- Padlei Padlei
- Coordinates: 61°55′N 096°40′W﻿ / ﻿61.917°N 96.667°W
- Country: Canada
- Territory: Nunavut
- Region: Kivalliq

= Padlei =

Abandoned settlement in Nunavut, Canada

Padlei is a former community in the Kivalliq Region of Nunavut, Canada. It is located on the mainland on the north shore of Kinga (Kingarvalik) Lake at the juncture of the Maguse River. Whale Cove is to the east, while the Henik Lakes are to the southwest.

==History==
The community was where, during the 1950 Caribou Inuit famine, photographer Richard Harrington took his iconic photo of a starving Caribou Inuk mother, pressing her nose and lips to those of her youngest child.
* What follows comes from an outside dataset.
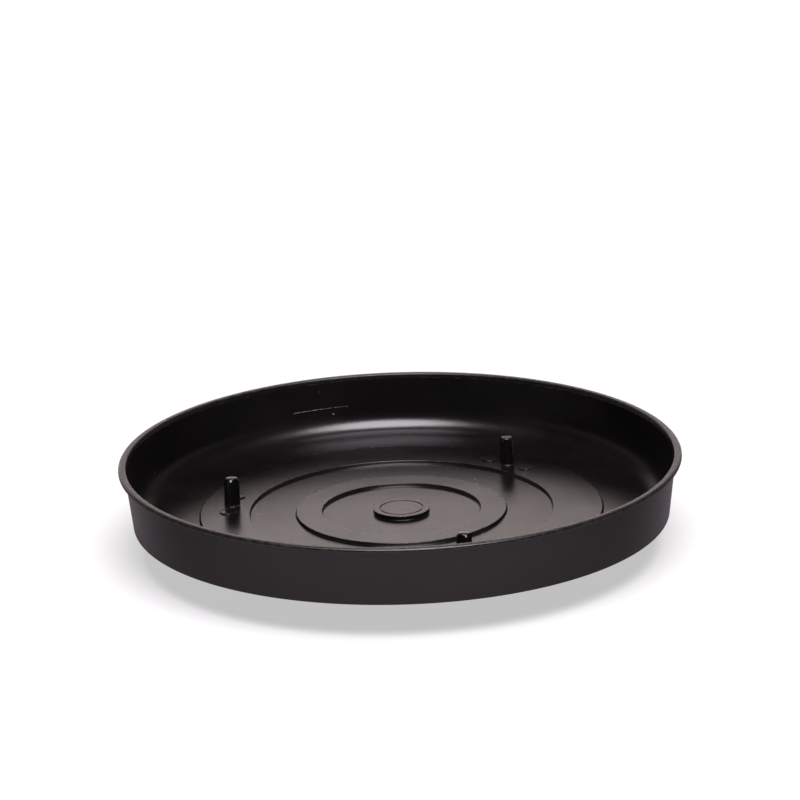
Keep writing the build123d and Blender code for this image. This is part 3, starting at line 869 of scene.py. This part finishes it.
def studioWorld(s):
    # The light from the sky grows from front to back, along a line turned a little to the left, and fades
    # overhead; the camera itself sees white.
    world = bpy.data.worlds.new("studioWorld")
    bpy.context.scene.world = world
    world.use_nodes = True
    tree = world.node_tree
    parts = tree.nodes.new("ShaderNodeSeparateXYZ")
    tree.links.new(tree.nodes.new("ShaderNodeTexCoord").outputs["Generated"], parts.inputs["Vector"])
    turn = math.radians(s["backTurn"])
    along = mathNode(tree, "MULTIPLY", parts.outputs["Y"], math.cos(turn))
    along = mathNode(tree, "SUBTRACT", along, mathNode(tree, "MULTIPLY", parts.outputs["X"], math.sin(turn)))
    sides = rangeNode(tree, along, -0.9, -0.1, s["frontStrength"], s["sideStrength"])
    backs = rangeNode(tree, along, 0.78, 0.945, 0.0, s["backStrength"] - s["sideStrength"])
    low = rangeNode(tree, parts.outputs["Z"], 0.22, 0.55, 1.0, 0.2)
    level = mathNode(tree, "MULTIPLY", mathNode(tree, "ADD", sides, backs), low)
    seen = tree.nodes.new("ShaderNodeLightPath").outputs["Is Camera Ray"]
    background = tree.nodes["Background"]
    background.inputs["Color"].default_value = (*s["skyColor"], 1)
    tree.links.new(level, background.inputs["Strength"])
    white = tree.nodes.new("ShaderNodeBackground")
    white.inputs["Color"].default_value = (1, 1, 1, 1)
    choice = tree.nodes.new("ShaderNodeMixShader")
    tree.links.new(seen, choice.inputs["Fac"])
    tree.links.new(background.outputs["Background"], choice.inputs[1])
    tree.links.new(white.outputs["Background"], choice.inputs[2])
    tree.links.new(choice.outputs["Shader"], tree.nodes["World Output"].inputs["Surface"])


def softSun(s):
    data = bpy.data.lights.new("softSun", "SUN")
    data.energy = s["sunStrength"]
    data.color = s["sunColor"]
    data.angle = math.radians(s["sunAngle"])
    lamp = bpy.data.objects.new("softSun", data)
    bpy.context.scene.collection.objects.link(lamp)
    tilt, right = math.radians(s["sunTilt"]), math.radians(s["sunRight"])
    source = Vector((math.sin(right), -math.sin(tilt), math.cos(tilt)))
    lamp.location = source * 3
    lamp.rotation_mode = "QUATERNION"
    lamp.rotation_quaternion = (-source).to_track_quat("-Z", "Y")


studioWorld(stage)
softSun(stage)

view = {
    "elevation": 18.34,
    "roll": -1.79,
    "distance": 4.0,
    "lens": 253.76,
    "lift": 39.8 * mm,          # the aim point lies this far above the rim's centre, across the line of sight
    "aside": 0.14 * mm,
}


def placeCamera(v, centre):
    camera = bpy.data.objects.new("camera", bpy.data.cameras.new("camera"))
    bpy.context.scene.collection.objects.link(camera)
    bpy.context.scene.camera = camera
    e, roll = math.radians(v["elevation"]), math.radians(v["roll"])
    across, upward = Vector((1, 0, 0)), Vector((0, math.sin(e), math.cos(e)))
    right = across * math.cos(roll) + upward * math.sin(roll)
    up = upward * math.cos(roll) - across * math.sin(roll)
    place = centre + Vector((0, -math.cos(e), math.sin(e))) * v["distance"]
    forward = (centre + up * v["lift"] + right * v["aside"] - place).normalized()
    right = (right - forward * right.dot(forward)).normalized()
    up = right.cross(forward)
    camera.matrix_world = Matrix(((right.x, up.x, -forward.x, place.x), (right.y, up.y, -forward.y, place.y),
                                  (right.z, up.z, -forward.z, place.z), (0, 0, 0, 1)))
    camera.data.sensor_width = 36.0
    camera.data.lens = v["lens"]
    camera.data.clip_start, camera.data.clip_end = 0.1, 100


placeCamera(view, Vector((0, 0, saucer["rimHeight"])))
bpy.context.scene.view_settings.view_transform = "Standard"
On February 8, 1950 a few days before Harrington wrote in his journal:

Came upon the tiniest igloo yet. Outside lay a single, mangy dog, motionless, starving ... Inside, a small woman in clumsy clothes, large hood, with baby. She sat in darkness, without heat. She speaks to me. I believe she said they were starving. We left some tea, matches, kerosene, biscuits. And went on.
— Richard Harrington

Containing three buildings, Padlei was the site of a trading post operated by the Hudson's Bay Company from 1926 to 1960. The subgroup of Caribou Inuit who frequented the post were the Padleimiut (or Padlirmiut, or Paallirmiut, or Patlirmiut).